Soon it’s time for the first submarine battle. And then it’s time to ask “Wait, THIS is the gameplay?”
The combat takes place on a sonar display, with your ship a mere triangle and the enemy Automan vessels mere dots around it. This is not an optional viewpoint, like the map screen in an RPG. The game fully expects you to play out submarine duels in a rotating grid that’s just as slow as an undersea battle might be in real life. It brings to mind Silent Service and other simulations more than the more active combat of In the Hunt, Sqoon, or Sub Rebellion (or the unreleased Mariner’s Run). While there’s something to be said for authenticity, it’s an approach unexpected after the game’s graphically stylish cutscenes.
A simple perspective might help these submarine battles move quickly, but Dive Alert isn’t having that. Your ship turns slowly, launches torpedoes slowly, and evades attack slowly—or not at all. It’s strategic and careful and…well, tedious. Landing hits isn’t particularly satisfying when it’s just a matter of seeing one dot collide with a small blob, and there’s only some minor claustrophobic tension when your own sub is threatened.
There’s more to the battles, of course. Each dive can reach one of four different depths of the ocean, and your ship gains new weapons and slight speed upgrades (which vary across the two different versions). If you’re willing to put yourself fully into Dive Alert’s clutches, to invest yourself in the overwritten cutscenes, explore the extensive customization of your submersible, and imagine dramatic implications for those geometrically bland sonar-screen clashes, Dive Alert has some meat to it.
The story goes routine places in its twists, but it at least has some twists. The long-winded cutscenes are handsomely rendered and devoted to showing off characters, from the protagonist and their Navicom to the various merchants and rebels, including a classic Yatterman trio of pseudo-villains. And even though the dialogue is overwritten for what it conveys, it's sometimes a welcome break from that dinky little navigation screen.
That awkward gameplay viewpoint is puzzling in light of Dive Alert’s generally striking looks elsewhere. The cutscenes are full of expressive portraits and nice background scenery. There’s a multitude of submarines, from robotic whale-ships to old-fashioned U-boats, that you can commandeer (and never see on the playing field as anything but a triangle).
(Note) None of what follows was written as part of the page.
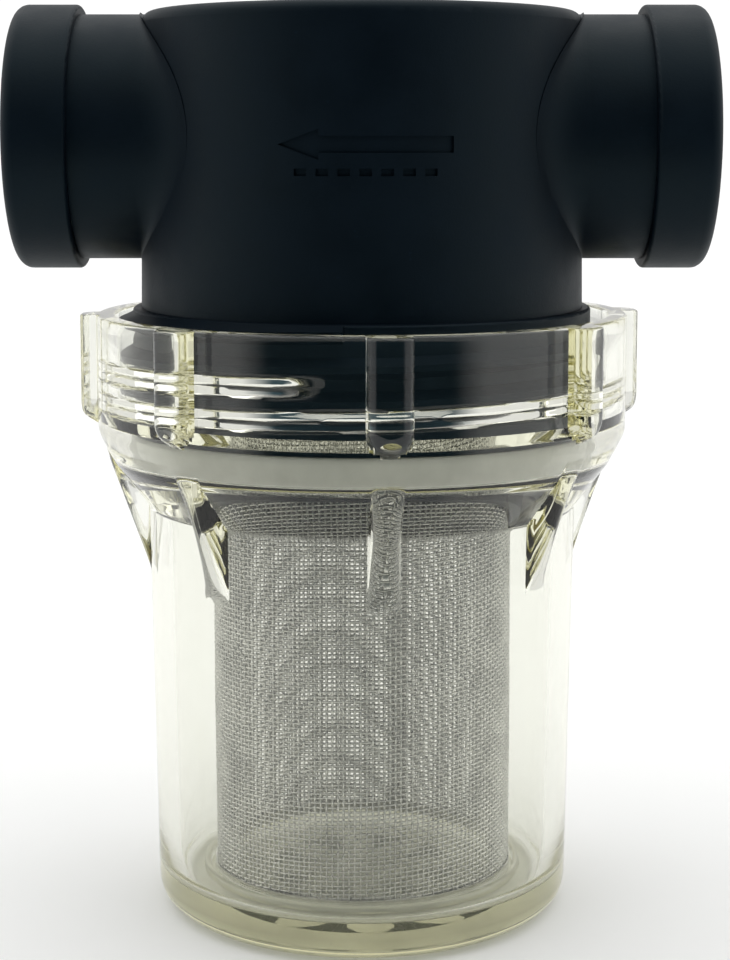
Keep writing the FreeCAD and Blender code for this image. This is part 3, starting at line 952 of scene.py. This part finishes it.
def build_floor(settings):
    """A flat round table top whose near edge is a short way in front of the object."""
    angle = np.arange(FLOOR_CORNERS) / FLOOR_CORNERS * TURN
    back = settings.table_radius - settings.table_edge
    points = np.stack([settings.table_radius * np.cos(angle), back + settings.table_radius * np.sin(angle),
                       np.full_like(angle, -FLOOR_GAP)], axis=-1)
    mesh = bpy.data.meshes.new("floor")
    mesh.from_pydata(points.tolist(), [], [list(range(FLOOR_CORNERS))])
    mesh.materials.append(pale_floor(settings.floor))
    floor = bpy.data.objects.new("floor", mesh)
    bpy.context.scene.collection.objects.link(floor)


def add_softbox(name, place, target, width, height, watts):
    """A rectangular lamp at a place, facing a target."""
    lamp = bpy.data.lights.new(name, "AREA")
    lamp.shape = "RECTANGLE"
    lamp.size = width
    lamp.size_y = height
    lamp.energy = watts
    holder = bpy.data.objects.new(name, lamp)
    aim = Vector(target) - Vector(place)
    holder.matrix_world = Matrix.Translation(place) @ aim.to_track_quat("-Z", "Y").to_matrix().to_4x4()
    bpy.context.scene.collection.objects.link(holder)


def build_world(settings):
    """White surroundings, a little dimmer as light than they look, and open to a dark room in front.

    The light's strength rises from almost nothing straight in front of the object to the ambient
    level at the angle where the dark side ends, as the cosine of the angle falls.
    """
    world = bpy.data.worlds.new("studio")
    world.use_nodes = True
    tree = world.node_tree
    tree.nodes.clear()
    rays = tree.nodes.new("ShaderNodeLightPath")
    seen = tree.nodes.new("ShaderNodeBackground")
    seen.inputs["Color"].default_value = (1.0, 1.0, 1.0, 1.0)
    seen.inputs["Strength"].default_value = 1.05
    light = tree.nodes.new("ShaderNodeBackground")
    way = tree.nodes.new("ShaderNodeTexCoord")
    frontward = tree.nodes.new("ShaderNodeVectorMath")
    frontward.operation = "DOT_PRODUCT"
    frontward.inputs[1].default_value = (0.0, -1.0, 0.0)
    opening = tree.nodes.new("ShaderNodeMapRange")
    opening.inputs["From Min"].default_value = math.cos(settings.dark_front * 0.74)
    opening.inputs["From Max"].default_value = math.cos(settings.dark_front)
    sides = tree.nodes.new("ShaderNodeMix")
    sides.data_type = "RGBA"
    sides.inputs[6].default_value = (0.045, 0.08, 0.10, 1.0)
    sides.inputs[7].default_value = (1.0, 1.0, 1.0, 1.0)
    light.inputs["Strength"].default_value = settings.ambient
    tree.links.new(way.outputs["Generated"], frontward.inputs[0])
    tree.links.new(frontward.outputs["Value"], opening.inputs["Value"])
    tree.links.new(opening.outputs[0], sides.inputs[0])
    tree.links.new(sides.outputs[2], light.inputs["Color"])
    view = tree.nodes.new("ShaderNodeMixShader")
    output = tree.nodes.new("ShaderNodeOutputWorld")
    tree.links.new(rays.outputs["Is Camera Ray"], view.inputs[0])
    tree.links.new(light.outputs[0], view.inputs[1])
    tree.links.new(seen.outputs[0], view.inputs[2])
    tree.links.new(view.outputs[0], output.inputs[0])
    bpy.context.scene.world = world


def build_lights(settings):
    """A wide softbox overhead and a weaker one at each side, towards the back."""
    middle = (0, 0, 0.06)
    add_softbox("top_softbox", (0, 0.25, 1.3), middle, 2.4, 2.0, settings.top_light)
    add_softbox("left_softbox", (-1.1, 0.35, 0.5), middle, 0.6, 0.9, settings.top_light * 0.1)
    add_softbox("right_softbox", (1.1, 0.35, 0.5), middle, 0.6, 0.9, settings.top_light * 0.1)


def build_camera(settings):
    """A long lens level with the ports, tipped down a little."""
    camera = bpy.data.objects.new("camera", bpy.data.cameras.new("camera"))
    camera.data.lens = settings.lens
    camera.data.sensor_width = 36.0
    camera.data.shift_y = -0.12
    camera.data.clip_start = 0.01
    camera.location = (0.42 * MM, -268.45 * MM, port_height + 0.06 * MM)
    camera.rotation_euler = (math.radians(90 - 6.452), 0, 0)
    bpy.context.scene.collection.objects.link(camera)
    bpy.context.scene.camera = camera
    bpy.context.scene.view_settings.view_transform = "Standard"
    let_light_through()


def let_light_through():
    """Enough light bounces for a path that crosses the clear walls many times."""
    light_paths = bpy.context.scene.cycles
    light_paths.max_bounces = 48
    light_paths.transmission_bounces = 48
    light_paths.glossy_bounces = 48
    light_paths.transparent_max_bounces = 48


class STRAINER_PT_panel(Panel):
    """Buttons for each group of pieces and their settings"""

    bl_label = "Strainer"
    bl_space_type = "VIEW_3D"
    bl_region_type = "UI"
    bl_category = "Strainer"

    def draw(self, context):
        scene = context.scene
        parts = (("strainer.head", scene.strainer_head), ("strainer.screen", scene.strainer_screen),
                 ("strainer.bowl", scene.strainer_bowl), ("strainer.stage", scene.strainer_stage))
        for operator, settings in parts:
            box = self.layout.box()
            box.operator(operator)
            for name in settings.__annotations__:
                box.prop(settings, name)


CLASSES = (
    BowlSettings, HeadSettings, ScreenSettings, StageSettings,
    STRAINER_OT_head, STRAINER_OT_screen, STRAINER_OT_bowl, STRAINER_OT_stage,
    STRAINER_PT_panel,
)


def register():
    """Registers the classes and hangs the settings on the scene."""
    for cls in CLASSES:
        bpy.utils.register_class(cls)
    bpy.types.Scene.strainer_bowl = PointerProperty(type=BowlSettings)
    bpy.types.Scene.strainer_head = PointerProperty(type=HeadSettings)
    bpy.types.Scene.strainer_screen = PointerProperty(type=ScreenSettings)
    bpy.types.Scene.strainer_stage = PointerProperty(type=StageSettings)


def unregister():
    """Takes the settings and classes away again."""
    for name in ("strainer_bowl", "strainer_head", "strainer_screen", "strainer_stage"):
        delattr(bpy.types.Scene, name)
    for cls in reversed(CLASSES):
        bpy.utils.unregister_class(cls)


def main():
    register()
    bpy.ops.strainer.head()
    bpy.ops.strainer.screen()
    bpy.ops.strainer.bowl()
    bpy.ops.strainer.stage()


if __name__ == "__main__":
    main()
There’s even a bonus shooting gallery with graphics far better than the main gameplay.
It's enough to make one theorize that Sacnoth trimmed down Dive Alert for either time or memory limitations. The game’s not very long in terms of actual missions, and the intro’s above-mentioned Giant Robo analogue apparently doesn’t even show up. Perhaps the gameplay really is just a sonar side-screen meant to accompany a richer and more detailed vision of submarine warfare—one that the developers never finished.
Dive Alert’s multiplayer mode allows battles over link cables for the American and European releases of the game, but the Japanese version sports the Neo Geo Pocket Color’s wireless feature, allowing for limited online play. It’s an intriguing concept that unfortunately couldn’t get approved outside of Japan, though it’s hard to imagine the game’s slow combat enticing hordes of players.
One can’t call Dive Alert the most boring game on the Neo Geo Pocket Color, not when there’s a load of Aruze pachislot games to despise for several reasons (they KILLED SNK, dammit). Yet it’s very much a slow and stubborn game, one that makes you watch it and play it exactly how it wants, no matter the consequences.
This would be a habit that Sacnoth showed in other games. Founded by composer Hiroki Kikuta and some other Square expats, the developer tried hard to cut its own path. Dive Alert was their debut release, but their first big showcase was Kikuta’s creation Koudelka, a gothic RPG-adventure that sought lavish production values and an older audience with its tale of strangers gathered at a haunted monastery in 1898. It’s also another case of Might Have Been. Koudelka artfully presents its gothic trappings and shows some deft storytelling with its characters and voice acting (the title heroine is both refreshingly sharp and amusingly selfish), but its gameplay is divided between clumsy Resident Evil controls and unnecessarily frequent RPG battles. Even so, it’s a fascinating creation and a companion to the more accomplished Shadow Hearts games, and it’s a shame that Kikuta, who left Sacnoth not long after Koudelka, never got the chance to revisit it.
Sacnoth’s other Neo Geo Pocket Color outing would be Faselei!, a mecha strategy-RPG with some astounding anime aesthetics—including its own theme song. It’s a much more approachable and solid game than Dive Alert, though again Sacnoth marches to a different beat: players guide combat robots by making a list of commands, detailing every step they take on the screen. It’s novel but more cumbersome than a familiar, direct control method would be. At least the mecha look like actual machines of war and not just dots on a grid.
Back to Dive Alert. If it’s not among the greats in the Neo Geo Pocket Color’s library, it’s one of the most curious experiments there. On a system with lots of portable (and usually excellent) versions of quick-fix arcade games, here’s a dialogue-heavy and languidly paced submarine adventure that makes few concessions for the player. A quicker, prettier combat screen would have done wonders, but Dive Alert instead seeks a limited audience. And that’s precisely what it found.